- _WRITTEN PROBLEM_
Print the data exactly, leaving nothing out.
● ● ● ● ●
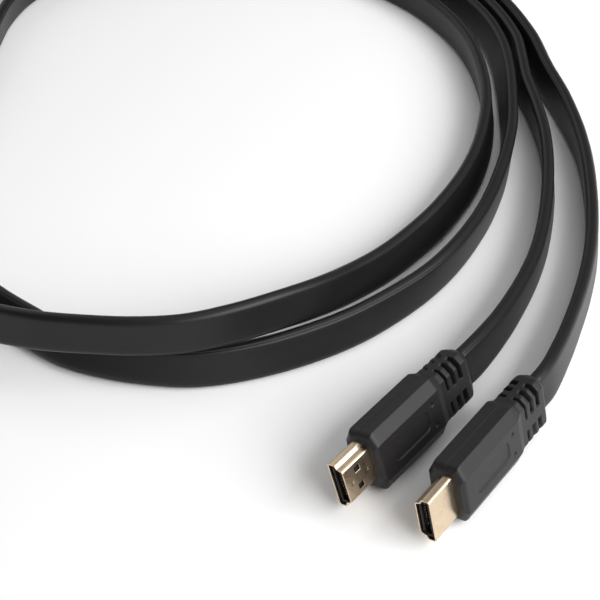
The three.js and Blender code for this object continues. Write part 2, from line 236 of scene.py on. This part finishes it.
def gold_plate():
    """Gold-plated brass, stamped and polished: bright warm metal, a little cloudy from handling."""
    made, tree = blank_material("gold_plated_brass")
    place = node(tree, "ShaderNodeTexCoord").outputs["Object"]
    cloud = node(tree, "ShaderNodeTexNoise", Vector=place, Scale=1 / GOLD_CLOUD, Detail=4.0)
    fine = node(tree, "ShaderNodeTexNoise", Vector=place, Scale=1 / GOLD_GRAIN, Detail=2.0)
    tint = node(tree, "ShaderNodeMix", {"data_type": "RGBA"}, Factor=cloud.outputs["Fac"])
    tint.inputs[6].default_value = linear("#d2bb9f")
    tint.inputs[7].default_value = linear("#e4d1b6")
    rough = node(tree, "ShaderNodeMapRange", Value=cloud.outputs["Fac"], To_Min=0.22, To_Max=0.36)
    bump = node(tree, "ShaderNodeBump", Height=fine.outputs["Fac"], Strength=0.12,
                Distance=GOLD_GRAIN_DEPTH)
    shader = node(tree, "ShaderNodeBsdfPrincipled", Base_Color=tint.outputs[2],
                  Roughness=rough.outputs[0], Normal=bump.outputs[0], Metallic=1.0)
    node(tree, "ShaderNodeOutputMaterial", Surface=shader.outputs[0])
    return made


# Soft PVC jacket, extruded: near black and smoothest, so that light runs along it
JACKET = black_plastic("extruded_pvc_jacket", ("#0f0e10", "#141315"), 0.4, 0.14)
# Soft PVC grip, moulded in a grained tool: a little lighter and duller
GRIP = black_plastic("moulded_pvc_grip", ("#191718", "#1e1c1d"), 0.46, 0.3)
GOLD = gold_plate()
# Hard polymer block, moulded: the dullest black of the three
INSULATOR = black_plastic("moulded_black_insulator", ("#101010", "#181818"), 0.55, 0.15)


# --- Camera

def look_from():
    elevation = radians(CAMERA_ELEVATION)
    data = bpy.data.cameras.new("view")
    data.lens = CAMERA_LENS
    data.sensor_width = 36
    data.sensor_fit = "HORIZONTAL"
    data.clip_start = 0.01
    view = bpy.data.objects.new("view", data)
    view.location = LOOK_AT + CAMERA_DISTANCE * np.array([0, -cos(elevation), sin(elevation)])
    view.rotation_euler = (pi / 2 - elevation, 0, 0)
    bpy.context.scene.collection.objects.link(view)
    bpy.context.scene.camera = view


look_from()


# --- Plug frames

def plug_frame(plug):
    """Axes and place of a plug: x to the tip, y its width, z its thickness, as in the part's source."""
    heading, lean = radians(plug["heading"]), radians(plug["lean"])
    along = np.array([cos(heading), sin(heading), 0])
    inward = np.array([sin(heading), -cos(heading), 0])
    width = cos(lean) * np.array([0, 0, 1]) + sin(lean) * inward
    rest = (GRIP_WIDTH * cos(lean) + GRIP_SIDE_THICKNESS * sin(lean)) / 2 * MM
    place = np.append(COIL_CENTRE + np.array(plug["tip"]), rest)
    return np.stack([along, width, np.cross(along, width)]), place


def to_floor(points, plug, turned=False):
    """Plug-frame points in millimetres to scene metres; turned swaps the wide and the narrow side."""
    axes, place = plug_frame(plug)
    points = np.asarray(points, float) * (1, -1, -1) if turned else np.asarray(points, float)
    return points * MM @ axes + place


# --- Flat cable

def cable_knots():
    azimuth, radius, lift, lean = ROUTE.T
    reach = (CABLE_WIDTH - CABLE_THICKNESS) / 2
    height = FLOOR_CLEARANCE + lift * MM + reach * np.cos(np.radians(lean)) + CABLE_THICKNESS / 2
    angle = np.radians(azimuth)
    points = np.stack([COIL_CENTRE[0] + radius * MM * np.cos(angle),
                       COIL_CENTRE[1] + radius * MM * np.sin(angle), height], 1)
    behind = [(RELIEF_END - JOINT_GAP / MM, 0, 0), (RELIEF_END - LEAD_OUT, 0, 0)]
    first, last = PLUGS["plug_a"], PLUGS["plug_b"]
    leans = np.concatenate([[first["lean"]] * 2, lean, [-last["lean"]] * 2])
    return np.vstack([to_floor(behind, first), points, to_floor(behind[::-1], last)]), leans


def centripetal(points, per_span=40):
    """Centripetal Catmull-Rom curve through the points: on each span a cubic whose end slopes come
    from the chords to the neighbours, each chord timed by the square root of its length."""
    padded = np.vstack([2 * points[0] - points[1], points, 2 * points[-1] - points[-2]])
    p0, p1, p2, p3 = padded[:-3], padded[1:-2], padded[2:-1], padded[3:]
    gap = lambda a, b: np.sqrt(np.linalg.norm(b - a, axis=1))[:, None]
    d0, d1, d2 = gap(p0, p1), gap(p1, p2), gap(p2, p3)
    start = ((p1 - p0) / d0 - (p2 - p0) / (d0 + d1) + (p2 - p1) / d1) * d1
    end = ((p2 - p1) / d1 - (p3 - p1) / (d1 + d2) + (p3 - p2) / d2) * d1
    t = np.linspace(0, 1, per_span, endpoint=False)[None, :, None]
    a, b, c, d = (v[:, None, :] for v in (p1, start, p2, end))
    curve = (a * (2 * t**3 - 3 * t**2 + 1) + b * (t**3 - 2 * t**2 + t)
             + c * (-2 * t**3 + 3 * t**2) + d * (t**3 - t**2))
    spans = np.arange(len(points) - 1)[:, None] + t[0, :, 0]
    return np.vstack([curve.reshape(-1, 3), points[-1]]), np.append(spans.ravel(), len(points) - 1)


def cable_centreline(step):
    """Points every step along the route, with the lean there."""
    knots, leans = cable_knots()
    curve, span = centripetal(knots)
    travelled = np.concatenate([[0], np.cumsum(np.linalg.norm(np.diff(curve, axis=0), axis=1))])
    length = travelled[-1]
    at = np.linspace(0, length, int(round(length / step)) + 1)
    centre = np.stack([np.interp(at, travelled, curve[:, k]) for k in range(3)], 1)
    lean = np.interp(np.interp(at, travelled, span), np.arange(len(leans)), leans)
    return centre, lean, length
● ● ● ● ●
- _WRITTEN SOLUTION_
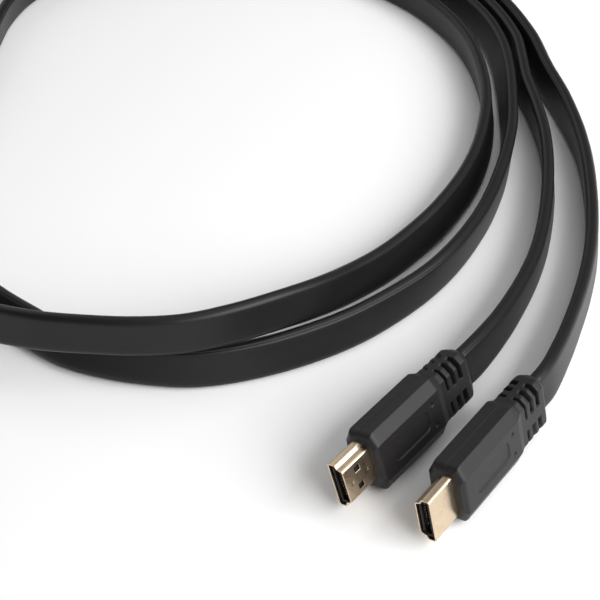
The three.js and Blender code for this object continues. Write part 2, from line 236 of scene.py on. This part finishes it.
def gold_plate():
    """Gold-plated brass, stamped and polished: bright warm metal, a little cloudy from handling."""
    made, tree = blank_material("gold_plated_brass")
    place = node(tree, "ShaderNodeTexCoord").outputs["Object"]
    cloud = node(tree, "ShaderNodeTexNoise", Vector=place, Scale=1 / GOLD_CLOUD, Detail=4.0)
    fine = node(tree, "ShaderNodeTexNoise", Vector=place, Scale=1 / GOLD_GRAIN, Detail=2.0)
    tint = node(tree, "ShaderNodeMix", {"data_type": "RGBA"}, Factor=cloud.outputs["Fac"])
    tint.inputs[6].default_value = linear("#d2bb9f")
    tint.inputs[7].default_value = linear("#e4d1b6")
    rough = node(tree, "ShaderNodeMapRange", Value=cloud.outputs["Fac"], To_Min=0.22, To_Max=0.36)
    bump = node(tree, "ShaderNodeBump", Height=fine.outputs["Fac"], Strength=0.12,
                Distance=GOLD_GRAIN_DEPTH)
    shader = node(tree, "ShaderNodeBsdfPrincipled", Base_Color=tint.outputs[2],
                  Roughness=rough.outputs[0], Normal=bump.outputs[0], Metallic=1.0)
    node(tree, "ShaderNodeOutputMaterial", Surface=shader.outputs[0])
    return made


# Soft PVC jacket, extruded: near black and smoothest, so that light runs along it
JACKET = black_plastic("extruded_pvc_jacket", ("#0f0e10", "#141315"), 0.4, 0.14)
# Soft PVC grip, moulded in a grained tool: a little lighter and duller
GRIP = black_plastic("moulded_pvc_grip", ("#191718", "#1e1c1d"), 0.46, 0.3)
GOLD = gold_plate()
# Hard polymer block, moulded: the dullest black of the three
INSULATOR = black_plastic("moulded_black_insulator", ("#101010", "#181818"), 0.55, 0.15)


# --- Camera

def look_from():
    elevation = radians(CAMERA_ELEVATION)
    data = bpy.data.cameras.new("view")
    data.lens = CAMERA_LENS
    data.sensor_width = 36
    data.sensor_fit = "HORIZONTAL"
    data.clip_start = 0.01
    view = bpy.data.objects.new("view", data)
    view.location = LOOK_AT + CAMERA_DISTANCE * np.array([0, -cos(elevation), sin(elevation)])
    view.rotation_euler = (pi / 2 - elevation, 0, 0)
    bpy.context.scene.collection.objects.link(view)
    bpy.context.scene.camera = view


look_from()


# --- Plug frames

def plug_frame(plug):
    """Axes and place of a plug: x to the tip, y its width, z its thickness, as in the part's source."""
    heading, lean = radians(plug["heading"]), radians(plug["lean"])
    along = np.array([cos(heading), sin(heading), 0])
    inward = np.array([sin(heading), -cos(heading), 0])
    width = cos(lean) * np.array([0, 0, 1]) + sin(lean) * inward
    rest = (GRIP_WIDTH * cos(lean) + GRIP_SIDE_THICKNESS * sin(lean)) / 2 * MM
    place = np.append(COIL_CENTRE + np.array(plug["tip"]), rest)
    return np.stack([along, width, np.cross(along, width)]), place


def to_floor(points, plug, turned=False):
    """Plug-frame points in millimetres to scene metres; turned swaps the wide and the narrow side."""
    axes, place = plug_frame(plug)
    points = np.asarray(points, float) * (1, -1, -1) if turned else np.asarray(points, float)
    return points * MM @ axes + place


# --- Flat cable

def cable_knots():
    azimuth, radius, lift, lean = ROUTE.T
    reach = (CABLE_WIDTH - CABLE_THICKNESS) / 2
    height = FLOOR_CLEARANCE + lift * MM + reach * np.cos(np.radians(lean)) + CABLE_THICKNESS / 2
    angle = np.radians(azimuth)
    points = np.stack([COIL_CENTRE[0] + radius * MM * np.cos(angle),
                       COIL_CENTRE[1] + radius * MM * np.sin(angle), height], 1)
    behind = [(RELIEF_END - JOINT_GAP / MM, 0, 0), (RELIEF_END - LEAD_OUT, 0, 0)]
    first, last = PLUGS["plug_a"], PLUGS["plug_b"]
    leans = np.concatenate([[first["lean"]] * 2, lean, [-last["lean"]] * 2])
    return np.vstack([to_floor(behind, first), points, to_floor(behind[::-1], last)]), leans


def centripetal(points, per_span=40):
    """Centripetal Catmull-Rom curve through the points: on each span a cubic whose end slopes come
    from the chords to the neighbours, each chord timed by the square root of its length."""
    padded = np.vstack([2 * points[0] - points[1], points, 2 * points[-1] - points[-2]])
    p0, p1, p2, p3 = padded[:-3], padded[1:-2], padded[2:-1], padded[3:]
    gap = lambda a, b: np.sqrt(np.linalg.norm(b - a, axis=1))[:, None]
    d0, d1, d2 = gap(p0, p1), gap(p1, p2), gap(p2, p3)
    start = ((p1 - p0) / d0 - (p2 - p0) / (d0 + d1) + (p2 - p1) / d1) * d1
    end = ((p2 - p1) / d1 - (p3 - p1) / (d1 + d2) + (p3 - p2) / d2) * d1
    t = np.linspace(0, 1, per_span, endpoint=False)[None, :, None]
    a, b, c, d = (v[:, None, :] for v in (p1, start, p2, end))
    curve = (a * (2 * t**3 - 3 * t**2 + 1) + b * (t**3 - 2 * t**2 + t)
             + c * (-2 * t**3 + 3 * t**2) + d * (t**3 - t**2))
    spans = np.arange(len(points) - 1)[:, None] + t[0, :, 0]
    return np.vstack([curve.reshape(-1, 3), points[-1]]), np.append(spans.ravel(), len(points) - 1)


def cable_centreline(step):
    """Points every step along the route, with the lean there."""
    knots, leans = cable_knots()
    curve, span = centripetal(knots)
    travelled = np.concatenate([[0], np.cumsum(np.linalg.norm(np.diff(curve, axis=0), axis=1))])
    length = travelled[-1]
    at = np.linspace(0, length, int(round(length / step)) + 1)
    centre = np.stack([np.interp(at, travelled, curve[:, k]) for k in range(3)], 1)
    lean = np.interp(np.interp(at, travelled, span), np.arange(len(leans)), leans)
    return centre, lean, length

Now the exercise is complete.